Aus 79. Kapitel Rayuela Himmel und Hölle von Julio Cortázar:
Eine äusserst pedantische Aufzeichnung von Morelli: „Versuchen, den „roman comique“ zu schreiben, und zwar dergestalt, dass ein Text andere Werte anklingen lässt und so zu einer Anthropopanie beiträgt, die wir noch immer für möglich halten. Es scheint, dass der traditionelle Roman die Suche dadurch zunichte macht, dass er den Leser auf sein Milieu beschränkt, das umso genauer definiert wird, je besser der Romanschreiber ist. Erzwungenes Stehenbleiben auf den verschiedenen Stufen des Dramatischen, Psychologischen, Tragischen, Satirischen oder Politischen. Stattdessen versuchen, einen Text zu schreiben, der den Leser nicht fesselt, ihn aber zwangsläufig dadurch zum Komplizen macht, dass man ihm unterm Deckmantel einer konventionellen Handlungsführung andere, mehr esoterische Richtungen suggeriert. (...)

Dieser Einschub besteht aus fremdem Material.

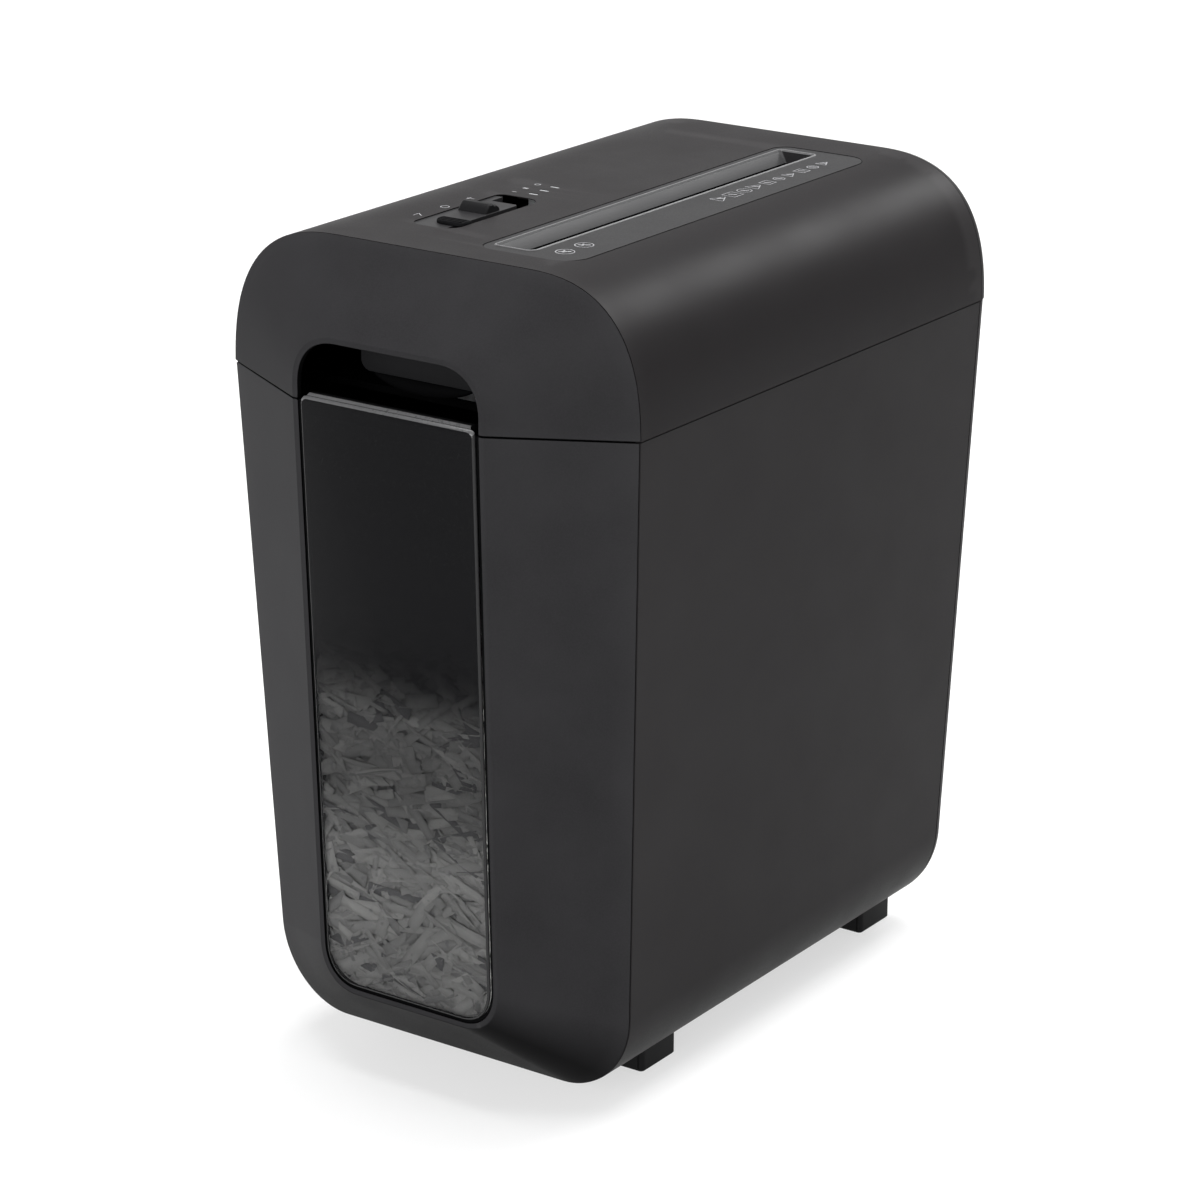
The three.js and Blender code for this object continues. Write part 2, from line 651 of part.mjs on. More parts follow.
function headBaseTray() {
  const chute = [AXIS_A.x - TRAY.chute, AXIS_B.x + TRAY.chute];
  const { half, upstand: high } = TRAY;
  const ys = [PLATE.front - 3, PLATE.rear - 1.5];
  const upstand = (side) => {
    const xs = side > 0 ? [half - WALL, half] : [-half, WALL - half];
    return box(xs, ys, [TRAY_Z, TRAY_Z + high]);
  };
  return cut(
    join(box([-half, half], ys, [TRAY_Z, TRAY_Z + WALL]), upstand(-1), upstand(1)),
    box(chute, [SLOT.y0 + 2, SLOT.y1 - 2], [TRAY_Z - 2, TRAY_Z + WALL + 2]),
  );
}

// ---------------------------------------------------------------- motor

const MOTOR = { r: 24, bore: 20.5, cap: 3, nose: 6, y0: 45, y1: PLATE.rear - PLATE.thick / 2 - GAP };
const MOTOR_FOOT = { half: 18, inset: 8, top: 330 };
const ROTOR = { shaft: 2.5, front: 26, core: 16, coreY: [58, 104], commutator: 9, commutatorY: [106, 114] };
const FAN = { hub: 7, blades: 7, pitch: 0.6, middle: 12.5, long: 15, wide: 8, thick: 1.4, y0: 30, y1: 40 };

function motorHousing() {
  const { r, bore, cap, nose, y0, y1 } = MOTOR;
  const { half, inset, top } = MOTOR_FOOT;
  const can = rod(MOTOR_AXIS, r, [y0, y1], 28);
  const xs = [MOTOR_AXIS.x - half, MOTOR_AXIS.x + half];
  const foot = box(xs, [y0 + inset, y1 - inset], [TRAY_Z + WALL + GAP, top]);
  const hollow = rod(MOTOR_AXIS, bore, [y0 + cap, y1 - cap], 24);
  return cut(join(can, foot), hollow, rod(MOTOR_AXIS, nose, [y0 - 2, y1 + 2], 16));
}

const motorRotor = () =>
  join(
    rod(MOTOR_AXIS, ROTOR.shaft, [ROTOR.front, GEAR_BAND.inner[1] + 0.5], 12),
    rod(MOTOR_AXIS, ROTOR.core, ROTOR.coreY, 20),
    rod(MOTOR_AXIS, ROTOR.commutator, ROTOR.commutatorY, 16),
  );

function coolingFan() {
  const { y0, y1 } = FAN;
  const hub = rod(MOTOR_AXIS, FAN.hub, [y0, y1], 16);
  const blades = Array.from({ length: FAN.blades }, (_, i) => {
    const blade = new THREE.BoxGeometry(FAN.long, FAN.wide, FAN.thick);
    blade.rotateX(FAN.pitch);
    blade.translate(FAN.middle, 0, 0);
    blade.rotateY((i / FAN.blades) * 2 * Math.PI);
    blade.translate(MOTOR_AXIS.x, (y0 + y1) / 2, MOTOR_AXIS.z);
    return solidOf(blade);
  });
  return cut(join(hub, ...blades), rod(MOTOR_AXIS, ROTOR.shaft + GAP, [y0 - 5, y1 + 5], 12));
}

// ---------------------------------------------------------------- controls

const SLIDER = { x0: -41, x1: -11.5, y0: -100, y1: -39.6, z: 377.3, thick: 2, reverse: 15.5, on: 18 };
const KNOB = { x0: -36, x1: -20.6, y0: -63.3, y1: -51.5, top: 385.4, lean: 3.3 };
const LOCK = { x0: -31, x1: -15.2, y0: -87.5, y1: -79.5, top: 382.3 };
const SWITCH = { x: -27, y0: -88, y1: -26, z0: 353, z1: 370.5, half: 10, slot: 4 };
const RIDE_Z = SLIDER.z + SLIDER.thick + GAP; // underside of what sits on the slider plate

function sliderPlate() {
  const { z, thick, x0, x1, y0, y1 } = SLIDER;
  const middle = (KNOB.y0 + KNOB.y1) / 2;
  const stem = box([SWITCH.x - 2, SWITCH.x + 2], [middle - 3, middle + 3], [z - 9.4, z + 1]);
  return join(box([x0, x1], [y0, y1], [z, z + thick]), stem);
}

function sliderKnob() {
  const { y0, y1, top, lean } = KNOB;
  const profile = [
    [y0, RIDE_Z],
    [y1, RIDE_Z],
    [y1, RIDE_Z + 3.2],
    [y1 - 2.6, top - 1],
    [y1 - 4.4, top - 1],
    [y1 - 4.9, top],
    [y0 + lean, top],
  ];
  return alongX(profile, [KNOB.x0, KNOB.x1]);
}

// A ribbed tab over the slider plate, with a tongue under the head cover.
function lockTab() {
  const { x0, x1, y0, y1, top } = LOCK;
  const body = box([x0, x1], [y0, y1], [RIDE_Z, top]);
  const tongue = box([x1 - 1, x1 + 4], [y0, y1], [RIDE_Z, TOP_Z - POCKET.skin - GAP]);
  const groove = (y) => box([x0 - 1, x1 + 1], [y, y + 1], [top - 0.9, top + 1]);
  return cut(join(body, tongue), groove(y0 + 1.8), groove(y0 + 4), groove(y0 + 6.2));
}

const controlSwitchBody = () =>
  cut(
    box([SWITCH.x - SWITCH.half, SWITCH.x + SWITCH.half], [SWITCH.y0, SWITCH.y1], [SWITCH.z0, SWITCH.z1]),
    box(
      [SWITCH.x - SWITCH.slot, SWITCH.x + SWITCH.slot],
      [SWITCH.y0 + 4, SWITCH.y1 - 4],
      [SWITCH.z1 - 5.5, SWITCH.z1 + 1.5],
    ),
  );

const BOARD = { x0: -92, x1: -12, y0: -96, y1: 20, z: 350, thick: 1.6 };
const CAPACITOR = { x0: -84, x1: -62, y0: -70, y1: -56, high: 14 };
const controlBoard = () => box([BOARD.x0, BOARD.x1], [BOARD.y0, BOARD.y1], [BOARD.z, BOARD.z + BOARD.thick]);

function boardCapacitor() {
  const { x0, x1, y0, y1, high } = CAPACITOR;
  const foot = BOARD.z + BOARD.thick + 0.4;
  return box([x0, x1], [y0, y1], [foot, foot + high]);
}

// Three pads on one moulding under the head cover.
function indicatorLightPipe() {
  const last = LIGHTS.y0 + (LIGHTS.count - 1) * LIGHTS.pitch;
  const bar = box([LIGHTS.x - 5, LIGHTS.x + 5], [LIGHTS.y0 - 3, last + 3], [373.5, 376.5]);
  return join(bar, ...lightPads(0, [376, TOP_Z]));
}

// ---------------------------------------------------------------- bin

function binTub() {
  const { half, top, r, wall, front, rear } = TUB;
  const floor = BIN_TRAVEL_FLOOR_Z;
  const outer = alongY(troughLoop(half, half, top, floor, r), [front, rear]);
  const inner = troughLoop(half - wall, half - wall, top + 1, floor + wall, r - wall);
  const mouth = troughLoop(72, 72, top + 1, floor + 22, 22);
  return taper(
    cut(outer, alongY(inner, [front + wall, rear - wall]), alongY(mouth, [front - 1, front + wall + 1])),
  );
}

const lensOutline = (grow, z1) => openingTrough(grow - LENS_GAP, z1);

const LENS = { face: FRONT_Y + 0.2, back: FRONT_Y + 6, top: SEAM_Z + 3.2, bevel: 4 };

// A thick pane whose top edge slopes back, with a thin flange behind the frame.
function windowLens() {
  const { face, back, top, bevel } = LENS;
  const pane = alongY(lensOutline(0, top), [face, back]);
  const flange = alongY(lensOutline(6, SEAM_Z - 12), [back - 0.2, back + 2]);
  const slope = [[face - 1, top - 2.9], [face + bevel, top], [face + bevel, top + 1], [face - 1, top + 1]];
  return taper(cut(join(pane, flange), alongX(slope, [-60, 60])));
}

// The lip that fingers pull, with its rear edge turned down.
function handleLip() {
  const [front, rear] = [LENS.back + GAP, LENS.back + 9];
  const [z0, z1] = [308, SEAM_Z - 0.6];
  const thick = 2.5;
  const profile = [
    [front, z1 - thick],
    [rear - thick, z1 - thick],
    [rear - thick, z0],
    [rear, z0],
    [rear, z1],
    [front, z1],
  ];
  return alongX(profile, [-OPENING.half + 3, OPENING.half - 3]);
}

const RAIL = { inner: 42, outer: 50, y0: -116, y1: 138 };

function binRail(side) {
  const xs = side > 0 ? [RAIL.inner, RAIL.outer] : [-RAIL.outer, -RAIL.inner];
  return box(xs, [RAIL.y0, RAIL.y1], [BELLY_Z + WALL + GAP, BIN_TRAVEL_FLOOR_Z - GAP]);
}

// ---------------------------------------------------------------- interlock

const INTERLOCK = { x: 62, z: 292 };
const tubRearY = TUB.rear - DRAFT_REAR * (SEAM_Z - INTERLOCK.z);

const interlockSwitchBody = () =>
  cut(
    box([INTERLOCK.x - 6, INTERLOCK.x + 6], [143.5, 153], [INTERLOCK.z - 8, INTERLOCK.z + 8]),
    rod(INTERLOCK, 2.5 + GAP, [140, 150.5], 12),
  );
const interlockPlunger = () =>
  join(
    rod(INTERLOCK, 2.5, [tubRearY + 0.5, 148], 12),
    rod(INTERLOCK, 3.6, [tubRearY + 0.5, tubRearY + 3], 12),
  );

// ---------------------------------------------------------------- assembly

add("head_cover", headCover(), MATERIALS.casing);
add("head_front_fascia", headFrontFascia(), MATERIALS.front);
add("head_rear_cover", headRearCover(), MATERIALS.casing);
add("paper_entry_bezel", paperEntryBezel(), MATERIALS.bezel);
add("head_base_tray", headBaseTray(), MATERIALS.black);
add("cutter_guard", cutterGuard(), MATERIALS.black);
add("cabinet_shell", cabinetShell(), MATERIALS.casing);
add("cabinet_rear_panel", cabinetRearPanel(), MATERIALS.casing);
for (const [side, sign] of [["left", -1], ["right", 1]]) {
  add(`foot_front_${side}`, foot(sign, FOOT.frontY), MATERIALS.rubber);
  add(`foot_rear_${side}`, foot(sign, FOOT.rearY), MATERIALS.rubber);
  add(`bin_rail_${side}`, binRail(sign), MATERIALS.black);
}
screwPlaces.forEach((place, i) => {
  const y = rearFaceY(place.z);
  add(`rear_screw_${i + 1}`, rod(place, SCREW.r, [y - 6, y - 0.5], 12), MATERIALS.steel);
});
const glandRing = cut(
  rod(GLAND, GLAND_R, [REAR_Y - 7, REAR_Y - 0.2]),
  rod(GLAND, 3.6, [REAR_Y - 9, REAR_Y + 1]),
);
add("cord_gland", glandRing, MATERIALS.rubber);

add("cutter_end_plate_front", endPlateFront(), MATERIALS.steel);
add("cutter_end_plate_rear", endPlateRear(), MATERIALS.steel);
for (const [place, at] of Object.entries(tieRodPlaces)) add(`tie_rod_${place}`, tieRod(at), MATERIALS.steel);
add("stripper_comb_left", stripperComb(AXIS_A, -1, FIRST_DISC_A), MATERIALS.black);
add("stripper_comb_right", stripperComb(AXIS_B, 1, FIRST_DISC_B), MATERIALS.black);
for (const [name, axis] of [["a", AXIS_A], ["b", AXIS_B]]) {
  add(`bushing_front_${name}`, bushing(axis, PLATE.front), MATERIALS.brass);
  add(`bushing_rear_${name}`, bushing(axis, PLATE.rear), MATERIALS.brass);
}
add("gear_cover", gearCover(), MATERIALS.black);
add("gear_axle_first", gearAxle(AXIS_1), MATERIALS.steel);
add("gear_axle_second", gearAxle(AXIS_2), MATERIALS.steel);
add("motor_housing", motorHousing(), MATERIALS.steel);
add("control_board", controlBoard(), MATERIALS.board);
add("board_capacitor", boardCapacitor(), MATERIALS.light);
add("control_switch_body", controlSwitchBody(), MATERIALS.black);
add("indicator_light_pipe", indicatorLightPipe(), MATERIALS.light);
add("interlock_switch_body", interlockSwitchBody(), MATERIALS.black);

add("bin_tub", binTub(), MATERIALS.black);
add("bin_front_panel", binFrontPanel(), MATERIALS.front);
add("window_lens", windowLens(), MATERIALS.smoked);
add("handle_lip", handleLip(), MATERIALS.black);

add("slider_plate", sliderPlate(), MATERIALS.bezel);
add("slider_knob", sliderKnob(), MATERIALS.black);
add("lock_tab", lockTab(), MATERIALS.black);

const shaftBore = CUTTER.journal + GAP;
const { inner: innerBand, middle: middleBand } = GEAR_BAND;
add("cutter_roll_a", cutterRoll(AXIS_A, FIRST_DISC_A, middleBand[1] + 0.4), MATERIALS.cutterSteel);
add("cutter_roll_b", cutterRoll(AXIS_B, FIRST_DISC_B, innerBand[1] + 0.4), MATERIALS.cutterSteel);
const syncGear = (axis, phase) => gear(axis, MODULE.sync, TEETH.sync, phase, innerBand, shaftBore);
add("sync_gear_a", syncGear(AXIS_A, PHASE_A), MATERIALS.steel);
add("sync_gear_b", syncGear(AXIS_B, phaseSyncB), MATERIALS.steel);
const finalGear = gear(AXIS_A, MODULE.final, TEETH.final, PHASE_A, middleBand, shaftBore);
add("final_drive_gear", finalGear, MATERIALS.nylon);
add("reduction_gear_first", reductionGearFirst(), MATERIALS.nylon);
add("reduction_gear_second", reductionGearSecond(), MATERIALS.nylon);
add("motor_rotor", motorRotor(), MATERIALS.steel);
const pinionBore = ROTOR.shaft + GAP;
const motorPinion = gear(MOTOR_AXIS, MODULE.first, TEETH.pinion, phaseMotorPinion, innerBand, pinionBore);
add("motor_pinion", motorPinion, MATERIALS.brass);
add("cooling_fan", coolingFan(), MATERIALS.nylon);
add("paper_lever", paperLever(), MATERIALS.black);
add("interlock_plunger", interlockPlunger(), MATERIALS.light);

export default group;
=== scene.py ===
"""A cross-cut paper shredder's looks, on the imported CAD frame.

Shapes are worked in millimetres: x runs across, y from the front (negative) to the back, z up from the floor.
"""

import math
import random

import bmesh
import bpy
import numpy as np
from mathutils import Matrix, Vector


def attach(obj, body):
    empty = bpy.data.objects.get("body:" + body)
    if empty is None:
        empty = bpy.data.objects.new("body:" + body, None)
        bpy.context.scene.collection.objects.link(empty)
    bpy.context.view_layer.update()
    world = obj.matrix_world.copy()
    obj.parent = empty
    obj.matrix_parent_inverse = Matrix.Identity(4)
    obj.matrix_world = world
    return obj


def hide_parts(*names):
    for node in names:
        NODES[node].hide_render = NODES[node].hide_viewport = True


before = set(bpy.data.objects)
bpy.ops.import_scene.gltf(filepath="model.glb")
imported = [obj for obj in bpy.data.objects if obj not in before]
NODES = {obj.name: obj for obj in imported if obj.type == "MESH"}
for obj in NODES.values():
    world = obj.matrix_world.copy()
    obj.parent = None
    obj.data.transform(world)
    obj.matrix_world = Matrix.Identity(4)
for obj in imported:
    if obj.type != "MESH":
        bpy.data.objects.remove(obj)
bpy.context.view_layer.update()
MM = 0.001

# ------------------------------------------------------------------ dimensions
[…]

Provozieren, sich einen Text zur Aufgabe machen, der schlampig gemacht ist, unverbunden, inkongruent, der bis ins letzte gegen die Kunst des Romans (obgleich nicht gegen den Roman) verstösst. Ohne auf die grossen Wirkungen der Gattung zu verzichten, wenn die Situation es erfordert, aber den Rat von Gide beachten . ne jamais profiter de l´ elan acquis. Wie alle erwähnten Geschöpfe des Abendlandes, begnügt sich der Roman mit einer geschlossenen Ordnung. In entschlossener Opposition auch hier die Öffnung suchen und zu diesem Zweck jegliche systematische Konstruktion von Charakteren und Situationen mit der Wurzel ausrotten. Methode: Ironie, unablässige Selbstkritik, Inkongruenz, Phantasie in niemandes Diensten. Ein solcher Versuch geht von der Ablehnung der Literatur aus; einer partiellen Ablehnung, da sie sich auf das Wort stützt, die aber jeden Schritt des Autors und des Lesers überwachen muss. Folglich den Roman benutzen, wie man, unter Veränderung seines Zeichens, einen Revolver benutzt, um den Frieden zu verteidigen. Aus der Literatur das nehmen, was lebendige Brücke von Mensch zu Mensch ist und was der Traktat oder Essay nur unter Spezialisten möglich macht. Eine erzählende Literatur, die nicht Vorwand ist für die Übermittlung einer „Botschaft“ (es gibt keine Botschaft, es gibt Botschafter und die sind die Botschaft, sowie der Liebende die Liebe ist); eine erzählende Literatur, die wie eine Verdichtung gelebter Erfahrungen, wie ein Katalysator konfuser und missverstandener Vorstellungen wirkt, und dies in erster Linie auf den Schreibenden selbst, weshalb man sie als Antiroman schreiben muss, weil jede geschlossene Ordnung systematisch diese Ankündigungen draussen lassen würde, die uns wieder zu Botschaftern machen und uns den eigenen Grenzen nähern können, von denen wir so weit entfernt sind, wenn wir mit der Nase darauf stossen.